The stop-animation was not the only creative push of the film. Fox also approached freshman music production major Lauren Seveney with creating the score with one condition – it all had to be done using only her voice and no instruments.
But possibly the greatest feat, Fox had to overcome was teaching her cast and crew how to do stop-animation.
“It requires a lot of patience and keeping a calm head,” Fox said, although she praised her team for being so willing to work with her.
Fox said that the overall message she wanted to get out to viewers was “why we war.”
“There’s a lot of meaning there and I really hope people just don’t watch it and think that was cute and leave it at that,” she said. “It’s much more far-reaching than that and it can make you really think about … who are the people you war with? How significant and how necessary forgiveness is and how difficult it is as well. It really gets into a deep issue of forgiveness and war.”
According to Fox, it was crucial to create the movie in stop-animation because she was trying to get communicate these ideas without the use of dialogue, film or instruments.
The creativity and inspiration behind Art Wars paid off in a big way as it won four awards including Best Production Design by sophomore art major Jacob Redmon, Best Original Score by Seveney, Best Director, and above all Best Film. Fox shared that she was both honored and shocked that their film was awarded several times. Among all the awards though, winning Best Original Score was the most exciting moment, she said.
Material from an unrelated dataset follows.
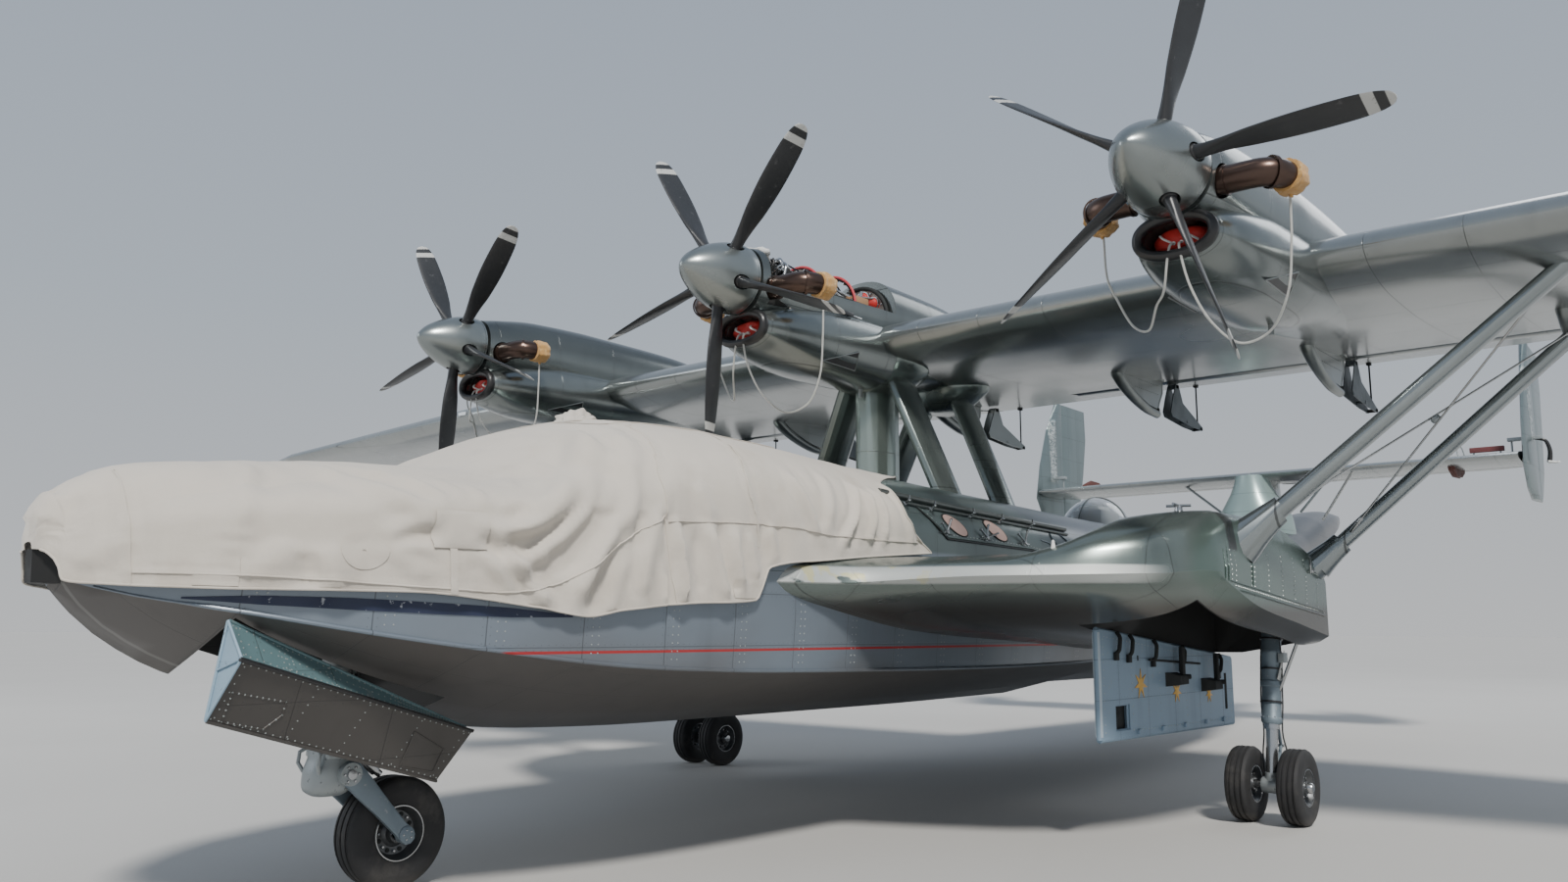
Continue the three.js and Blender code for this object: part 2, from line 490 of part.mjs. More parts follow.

“We all grew very close throughout process. That was the most beautiful thing … how each of us started to open up and allow our creativity to have a voice,” Fox said. “It cultivated an environment of community and appreciation.”
The process for Open Frame began at the start of the year with orientation. The students then had until April 5 to produce their movies and submit it for judging. This year’s Open Frame was judged by outside contributions including journalists, film festival programmers, alumni, and filmmakers from all over the country.